• [GOAL] Take the lines from the beginning of the data below through the line holding "and tied once." and return exactly those.

• [RECORDED DATA]
>> START

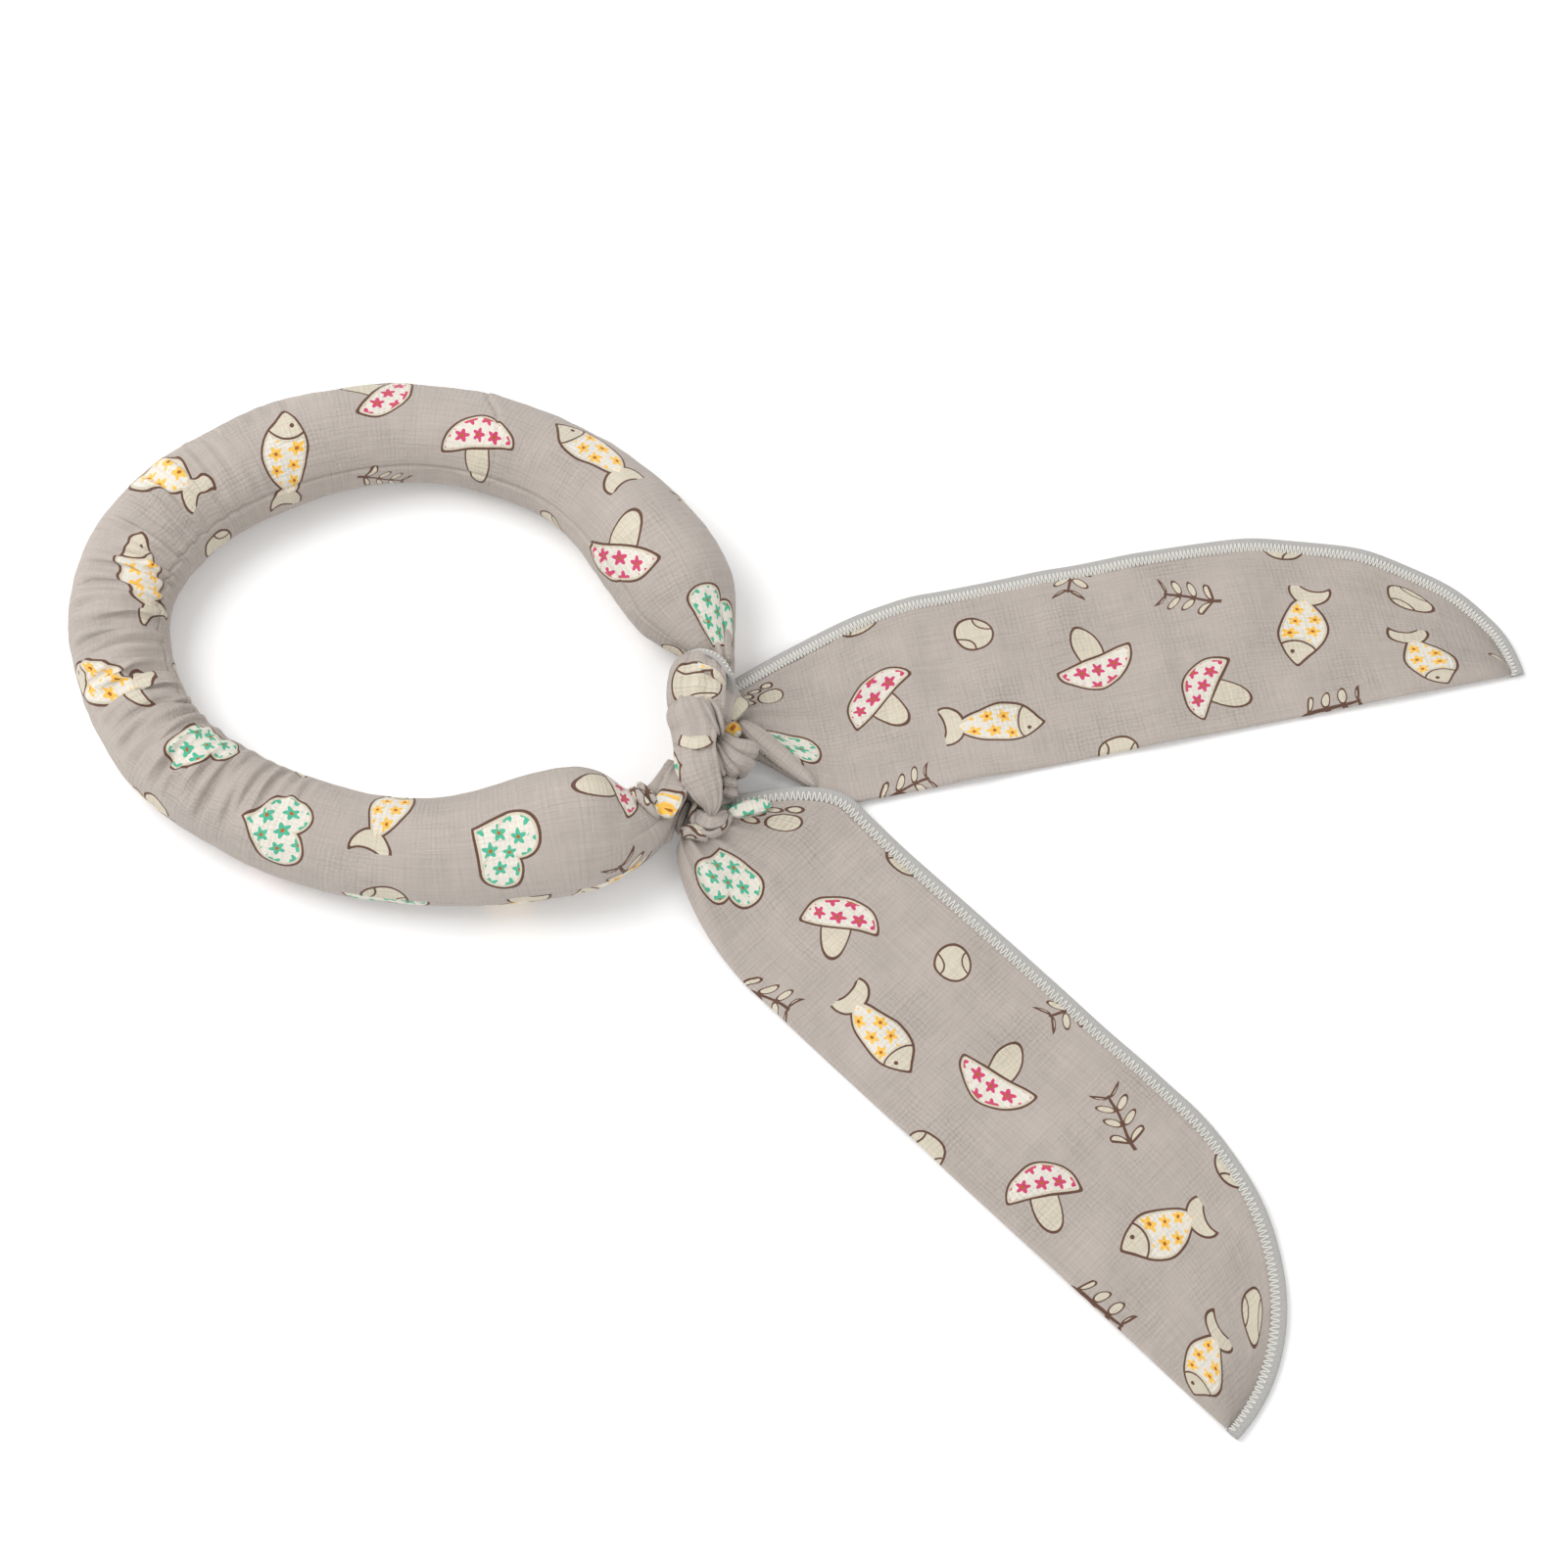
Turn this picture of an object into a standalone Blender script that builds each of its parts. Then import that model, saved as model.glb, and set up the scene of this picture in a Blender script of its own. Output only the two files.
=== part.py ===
"""Pet cooling neck wrap: a folded cotton strip, stuffed to a roll in its middle stretch and tied once.

It lies flat on a table. The roll makes the ring for the neck, and the two ends leave the knot as flat,
curved-tipped tails with an overlocked edge. Lengths are in metres and +Z is up. Positions are worked
out from the knot's centre on the table, and at the end everything moves so that the middle of the
footprint is at the origin.
"""

import bpy
import bmesh
import numpy as np
from mathutils import Vector

# The roll. Its length and width are measured along its centre line, from the knot's centre.
RING_LENGTH = 0.1825
RING_WIDTH = 0.1436
ROLL_DIAMETER = 0.0315
BULGE_DIAMETER = 0.0385
NECK_DIAMETER = 0.0125
ROLL_SINK = 0.0022

# The strip, folded flat, with its overlocked edge.
STRIP_WIDTH = 0.0655
TAIL_THICKNESS = 0.0022
UPPER_TAIL_LENGTH = 0.249
LOWER_TAIL_LENGTH = 0.242
HEM_WIDTH = 0.0044
HEM_THICKNESS = 0.0028

# The knot, and the gathered roots of the tails that leave it.
KNOT_LENGTH = 0.052
KNOT_WIDTH = 0.029
KNOT_HEIGHT = 0.029
WRAP_THICKNESS = 0.0062
STRAND_THICKNESS = 0.0165
TUCK_THICKNESS = 0.0095
ROOT_WIDTH = 0.020
ROOT_THICKNESS = 0.0080
ROOT_HEIGHT = 0.0032
PLEAT_HEIGHT = 0.0008

# Room left between pieces that touch, and between a tail and its overlocked edge.
GAP = 0.0003
SEAM_GAP = 0.0005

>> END

• [WORKED SOLUTION]
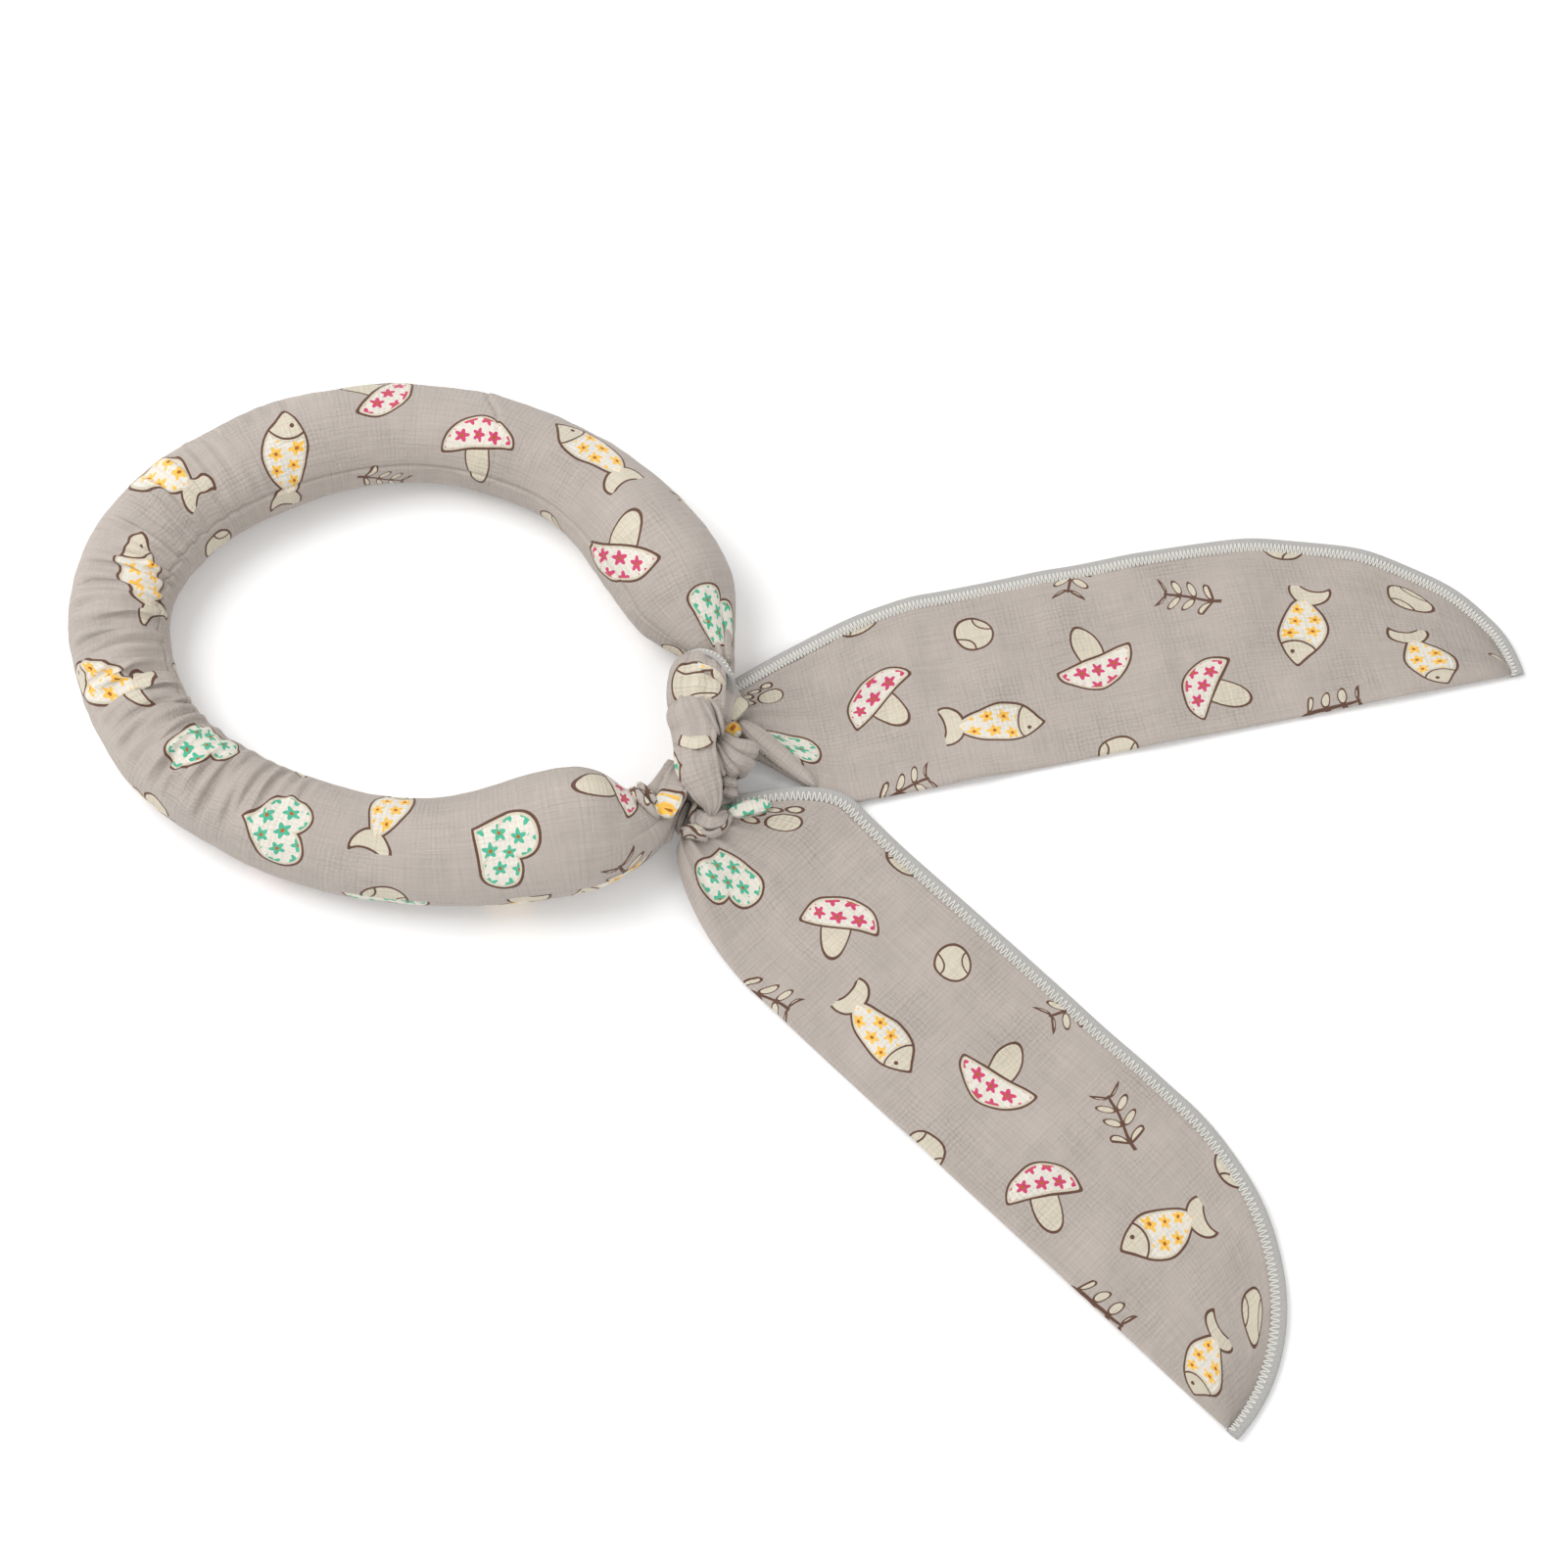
Turn this picture of an object into a standalone Blender script that builds each of its parts. Then import that model, saved as model.glb, and set up the scene of this picture in a Blender script of its own. Output only the two files.
=== part.py ===
"""Pet cooling neck wrap: a folded cotton strip, stuffed to a roll in its middle stretch and tied once.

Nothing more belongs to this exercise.